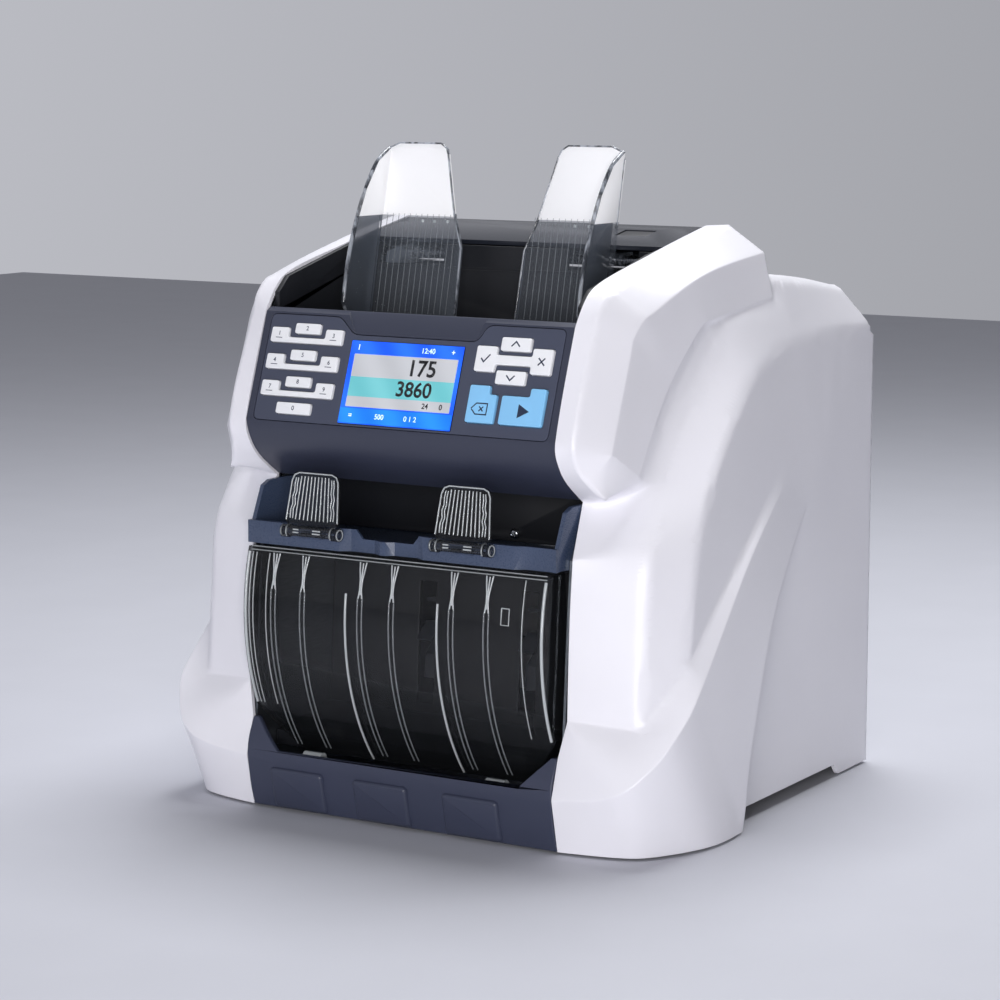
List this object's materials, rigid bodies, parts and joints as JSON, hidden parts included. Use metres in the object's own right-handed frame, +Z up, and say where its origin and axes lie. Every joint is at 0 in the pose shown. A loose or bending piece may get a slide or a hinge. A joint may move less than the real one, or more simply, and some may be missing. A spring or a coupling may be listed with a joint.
{
  "type": "banknote sorter",
  "caption": "Counter-top banknote sorter with a top hopper, a sloping keypad and display, a reject pocket with clear flaps and a stacker pocket behind a bulged clear door.",
  "frame": {"origin": "middle of the underside of the machine's box, on the table", "axes": "+Z up, +X to the right as the user faces the machine, +Y to the back"},
  "size_m": [0.328, 0.295, 0.37],
  "materials": {
    "white_shell": "moulded satin",
    "navy_housing": "moulded fine matt",
    "slate_moulding": "moulded fine matt",
    "blue_grey_rail": "moulded semi-gloss",
    "gloss_deck": "gloss",
    "clear_acrylic": "clear polished",
    "white_key": "moulded satin",
    "blue_key": "moulded satin",
    "display": "lit display under glass",
    "steel_sheet": "zinc plated",
    "steel_shaft": "ground bright",
    "feed_rubber": "matt",
    "foot_rubber": "matt",
    "blue_wheel": "moulded",
    "pale_acetal": "moulded",
    "motor_case": "satin",
    "green_board": "coated board",
    "black_fitting": "moulded",
    "port_shell": "plated"
  },
  "bodies": {
    "chassis": {"left_side_shell": "white_shell", "right_side_shell": "white_shell", "rear_cover": "white_shell", "console_housing": "navy_housing", "control_panel": "navy_housing", "hopper_tray": "navy_housing", "kick_plate": "slate_moulding", "stacker_floor": "slate_moulding", "stacker_back": "slate_moulding", "reject_back_plate": "slate_moulding", "reject_tray": "blue_grey_rail", "display_screen": "display", "left_frame_plate": "steel_sheet", "right_frame_plate": "steel_sheet", "base_tray": "steel_sheet", "guide_rail": "steel_shaft", "lid_hinge_pin": "steel_shaft", "cover_hinge_pin": "steel_shaft", "pocket_screw": "steel_shaft", "retard_roller": "feed_rubber", "drive_belt": "feed_rubber", "rubber_foot_1": "foot_rubber", "rubber_foot_2": "foot_rubber", "rubber_foot_3": "foot_rubber", "rubber_foot_4": "foot_rubber", "drive_motor": "motor_case", "keypad_board": "green_board", "main_board": "green_board", "power_inlet": "black_fitting", "data_port": "port_shell"},
    "guide_left": {"hopper_guide_left": "clear_acrylic"},
    "guide_right": {"hopper_guide_right": "clear_acrylic"},
    "pinion": {"guide_pinion": "pale_acetal"},
    "stop_left": {"reject_stop_left": "clear_acrylic"},
    "stop_right": {"reject_stop_right": "clear_acrylic"},
    "pocket_door": {"stacker_cover": "clear_acrylic"},
    "lid": {"deck_lid": "gloss_deck"},
    "latch": {"lid_latch": "gloss_deck"},
    "rocker": {"power_switch": "black_fitting"},
    "feed_train": {"feed_shaft": "steel_shaft", "feed_roller_left": "feed_rubber", "feed_roller_right": "feed_rubber", "feed_pulley": "pale_acetal"},
    "stacker_train": {"stacker_shaft": "steel_shaft", "stacker_wheel_left": "blue_wheel", "stacker_wheel_right": "blue_wheel", "stacker_pulley": "pale_acetal"},
    "motor_rotor": {"motor_pulley": "pale_acetal"},
    "key_pair_1_cap": {"key_pair_1": "white_key"},
    "key_centre_1_cap": {"key_centre_1": "white_key"},
    "key_pair_2_cap": {"key_pair_2": "white_key"},
    "key_centre_2_cap": {"key_centre_2": "white_key"},
    "key_pair_3_cap": {"key_pair_3": "white_key"},
    "key_centre_3_cap": {"key_centre_3": "white_key"},
    "key_wide_cap": {"key_wide": "white_key"},
    "key_menu_pair_cap": {"key_menu_pair": "white_key"},
    "key_up_cap": {"key_up": "white_key"},
    "key_down_cap": {"key_down": "white_key"},
    "key_clear_cap": {"key_clear": "blue_key"},
    "key_start_cap": {"key_start": "blue_key"}
  },
  "joints": [
    {"name": "guide_left_slide", "type": "slide", "parent": "chassis", "child": "guide_left", "axis": [-1, 0, 0], "range_m": [-0.016, 0.013]},
    {"name": "guide_right_slide", "type": "slide", "parent": "chassis", "child": "guide_right", "axis": [1, 0, 0], "range_m": [-0.016, 0.013]},
    {"name": "pinion_turn", "type": "hinge", "parent": "chassis", "child": "pinion", "pos_m": [0, -0.0015, 0.306], "axis": [0, 0, 1], "range_deg": [-160, 190]},
    {"name": "stop_left_tilt", "type": "hinge", "parent": "chassis", "child": "stop_left", "pos_m": [-0.0535, -0.1436, 0.161], "axis": [1, 0, 0], "range_deg": [0, 70], "stiffness_Nm_per_rad": 0.02, "springref_deg": -17.19},
    {"name": "stop_right_tilt", "type": "hinge", "parent": "chassis", "child": "stop_right", "pos_m": [0.0445, -0.1436, 0.161], "axis": [1, 0, 0], "range_deg": [0, 70], "stiffness_Nm_per_rad": 0.02, "springref_deg": -17.19},
    {"name": "pocket_door_hinge", "type": "hinge", "parent": "chassis", "child": "pocket_door", "pos_m": [0, -0.1325, 0.029], "axis": [1, 0, 0], "range_deg": [0, 30]},
    {"name": "lid_hinge", "type": "hinge", "parent": "chassis", "child": "lid", "pos_m": [0, 0.025, 0.30446], "axis": [1, 0, 0], "range_deg": [-60, 0]},
    {"name": "latch_rock", "type": "hinge", "parent": "lid", "child": "latch", "pos_m": [0.066, 0.003, 0.31946], "axis": [1, 0, 0], "range_deg": [-6, 6], "stiffness_Nm_per_rad": 0.05},
    {"name": "switch_rock", "type": "hinge", "parent": "chassis", "child": "rocker", "pos_m": [0.07, 0.1379, 0.065], "axis": [1, 0, 0], "range_deg": [-16, 0]},
    {"name": "feed_spin", "type": "hinge", "parent": "chassis", "child": "feed_train", "pos_m": [0, -0.0495, 0.24696], "axis": [1, 0, 0], "continuous": true},
    {"name": "stacker_spin", "type": "hinge", "parent": "chassis", "child": "stacker_train", "pos_m": [0, -0.0295, 0.088], "axis": [1, 0, 0], "continuous": true},
    {"name": "motor_spin", "type": "hinge", "parent": "chassis", "child": "motor_rotor", "pos_m": [-0.108, 0.0045, 0.154], "axis": [1, 0, 0], "continuous": true},
    {"name": "key_pair_1_press", "type": "slide", "parent": "chassis", "child": "key_pair_1_cap", "axis": [0, 0.9444, -0.3289], "range_m": [0, 0.0012], "stiffness_N_per_m": 400},
    {"name": "key_centre_1_press", "type": "slide", "parent": "chassis", "child": "key_centre_1_cap", "axis": [0, 0.9444, -0.3289], "range_m": [0, 0.0012], "stiffness_N_per_m": 400},
    {"name": "key_pair_2_press", "type": "slide", "parent": "chassis", "child": "key_pair_2_cap", "axis": [0, 0.9444, -0.3289], "range_m": [0, 0.0012], "stiffness_N_per_m": 400},
    {"name": "key_centre_2_press", "type": "slide", "parent": "chassis", "child": "key_centre_2_cap", "axis": [0, 0.9444, -0.3289], "range_m": [0, 0.0012], "stiffness_N_per_m": 400},
    {"name": "key_pair_3_press", "type": "slide", "parent": "chassis", "child": "key_pair_3_cap", "axis": [0, 0.9444, -0.3289], "range_m": [0, 0.0012], "stiffness_N_per_m": 400},
    {"name": "key_centre_3_press", "type": "slide", "parent": "chassis", "child": "key_centre_3_cap", "axis": [0, 0.9444, -0.3289], "range_m": [0, 0.0012], "stiffness_N_per_m": 400},
    {"name": "key_wide_press", "type": "slide", "parent": "chassis", "child": "key_wide_cap", "axis": [0, 0.9444, -0.3289], "range_m": [0, 0.0012], "stiffness_N_per_m": 400},
    {"name": "key_menu_pair_press", "type": "slide", "parent": "chassis", "child": "key_menu_pair_cap", "axis": [0, 0.9444, -0.3289], "range_m": [0, 0.0012], "stiffness_N_per_m": 400},
    {"name": "key_up_press", "type": "slide", "parent": "chassis", "child": "key_up_cap", "axis": [0, 0.9444, -0.3289], "range_m": [0, 0.0012], "stiffness_N_per_m": 400},
    {"name": "key_down_press", "type": "slide", "parent": "chassis", "child": "key_down_cap", "axis": [0, 0.9444, -0.3289], "range_m": [0, 0.0012], "stiffness_N_per_m": 400},
    {"name": "key_clear_press", "type": "slide", "parent": "chassis", "child": "key_clear_cap", "axis": [0, 0.9444, -0.3289], "range_m": [0, 0.0012], "stiffness_N_per_m": 400},
    {"name": "key_start_press", "type": "slide", "parent": "chassis", "child": "key_start_cap", "axis": [0, 0.9444, -0.3289], "range_m": [0, 0.0012], "stiffness_N_per_m": 400}
  ],
  "couplings": [
    {"joint": "guide_right_slide", "follows": "guide_left_slide", "ratio": 1},
    {"joint": "pinion_turn", "follows": "guide_left_slide", "rad_per_m": -200},
    {"joint": "stacker_spin", "follows": "feed_spin", "ratio": 0.84615},
    {"joint": "motor_spin", "follows": "feed_spin", "ratio": 1.375}
  ]
}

__GOAL__
Reply with nothing but the number of lines in the data above that contain "materials".

__PROBLEM SOLUTION__
2